EXERCISE PROMPT ▸
Print out the material that follows word for word.

GIVEN DATA ▸
_____
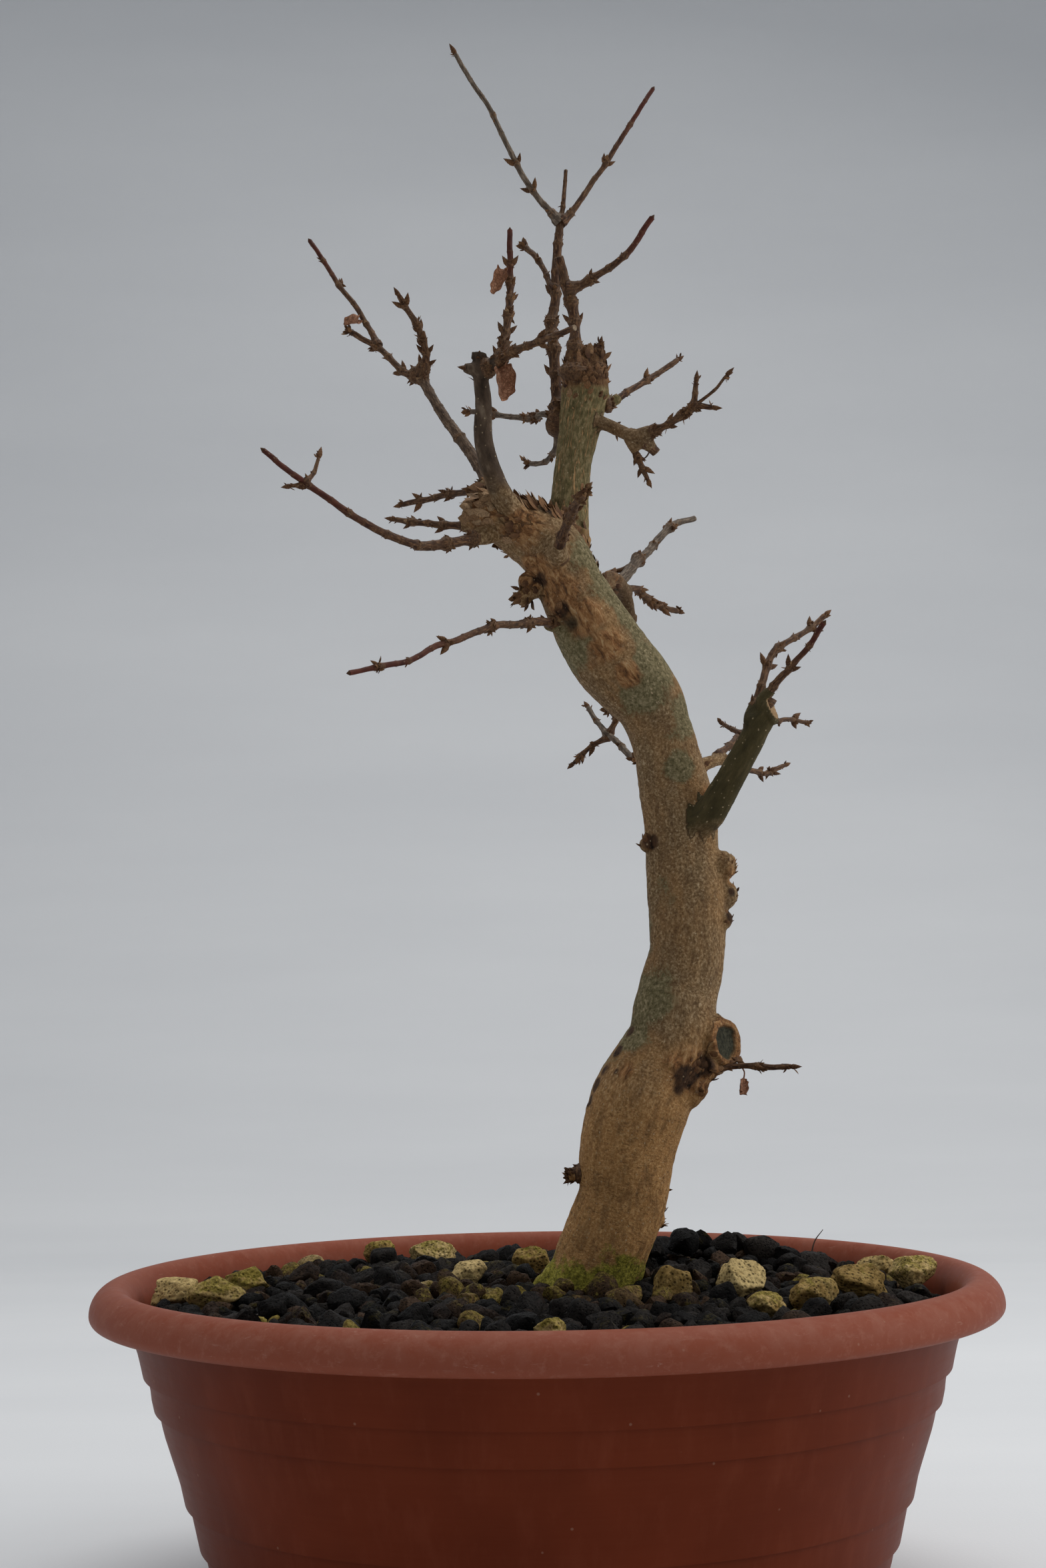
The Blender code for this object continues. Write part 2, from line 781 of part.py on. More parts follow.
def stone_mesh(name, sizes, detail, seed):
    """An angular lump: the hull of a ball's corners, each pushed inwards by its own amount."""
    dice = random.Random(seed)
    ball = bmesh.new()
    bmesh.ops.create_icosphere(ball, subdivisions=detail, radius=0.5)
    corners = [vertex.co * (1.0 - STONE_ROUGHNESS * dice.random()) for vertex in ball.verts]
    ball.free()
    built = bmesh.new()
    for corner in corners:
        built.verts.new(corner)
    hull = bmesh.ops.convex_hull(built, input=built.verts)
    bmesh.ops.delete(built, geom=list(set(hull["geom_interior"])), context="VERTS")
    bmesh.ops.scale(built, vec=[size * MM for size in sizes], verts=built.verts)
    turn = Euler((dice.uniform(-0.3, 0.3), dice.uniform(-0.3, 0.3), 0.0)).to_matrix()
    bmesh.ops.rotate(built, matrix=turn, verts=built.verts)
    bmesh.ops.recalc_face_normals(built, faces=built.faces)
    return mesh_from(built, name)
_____
RESPONSE BELOW ▸
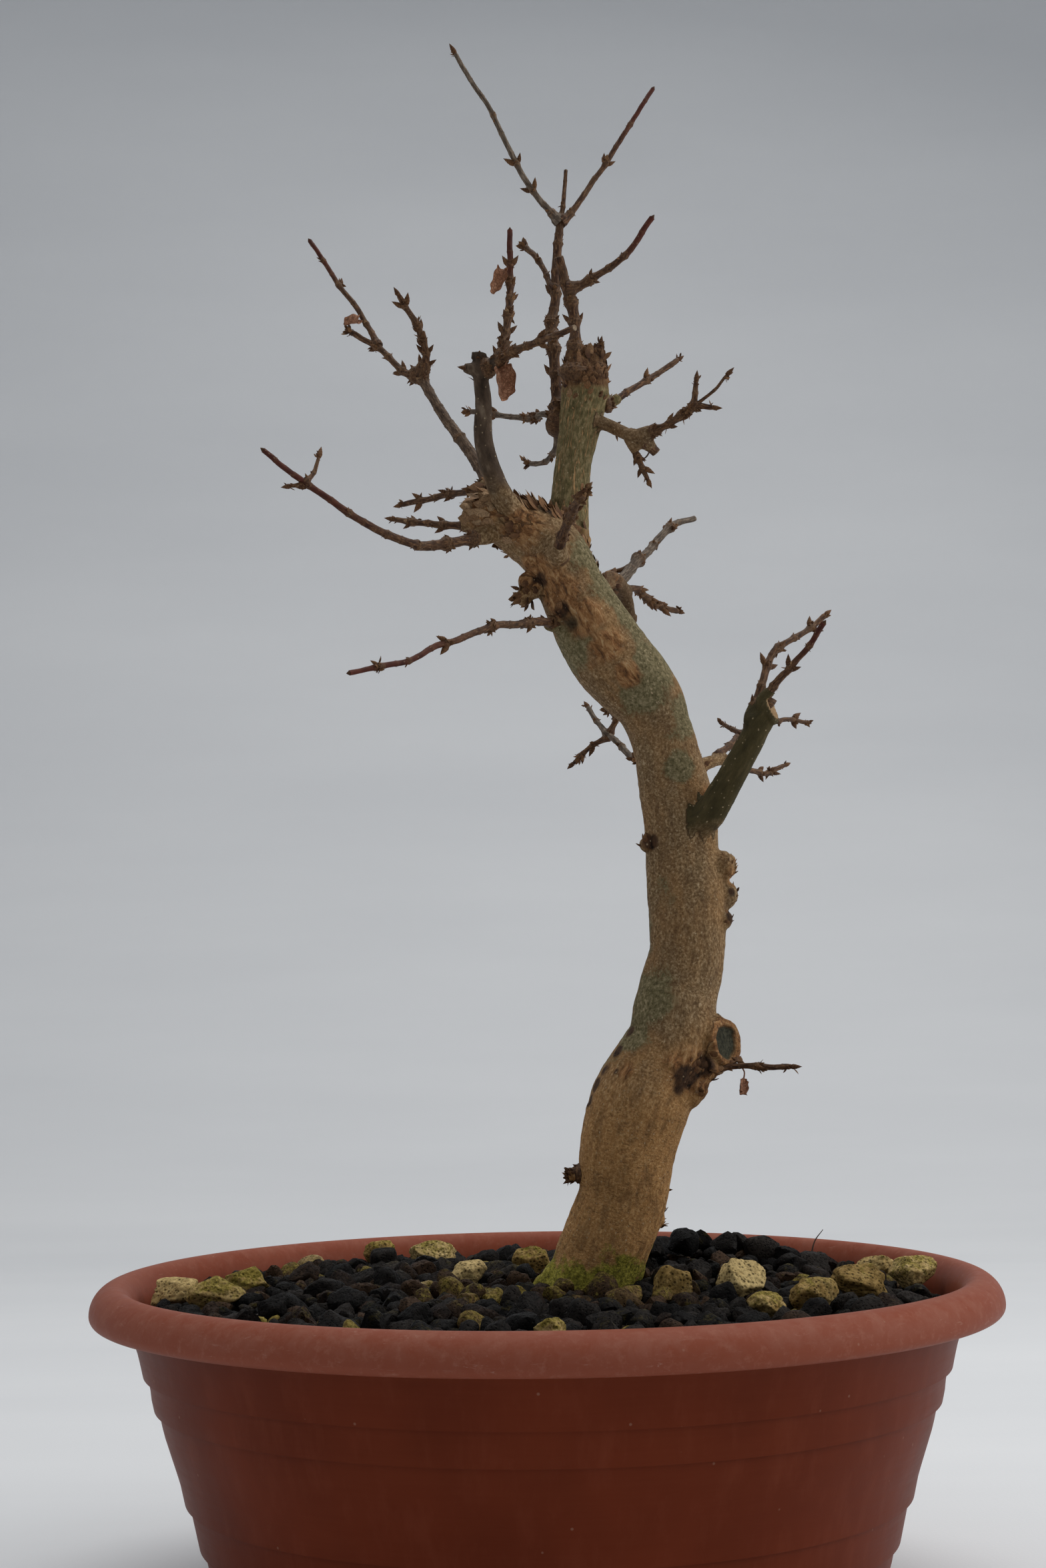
The Blender code for this object continues. Write part 2, from line 781 of part.py on. More parts follow.
def stone_mesh(name, sizes, detail, seed):
    """An angular lump: the hull of a ball's corners, each pushed inwards by its own amount."""
    dice = random.Random(seed)
    ball = bmesh.new()
    bmesh.ops.create_icosphere(ball, subdivisions=detail, radius=0.5)
    corners = [vertex.co * (1.0 - STONE_ROUGHNESS * dice.random()) for vertex in ball.verts]
    ball.free()
    built = bmesh.new()
    for corner in corners:
        built.verts.new(corner)
    hull = bmesh.ops.convex_hull(built, input=built.verts)
    bmesh.ops.delete(built, geom=list(set(hull["geom_interior"])), context="VERTS")
    bmesh.ops.scale(built, vec=[size * MM for size in sizes], verts=built.verts)
    turn = Euler((dice.uniform(-0.3, 0.3), dice.uniform(-0.3, 0.3), 0.0)).to_matrix()
    bmesh.ops.rotate(built, matrix=turn, verts=built.verts)
    bmesh.ops.recalc_face_normals(built, faces=built.faces)
    return mesh_from(built, name)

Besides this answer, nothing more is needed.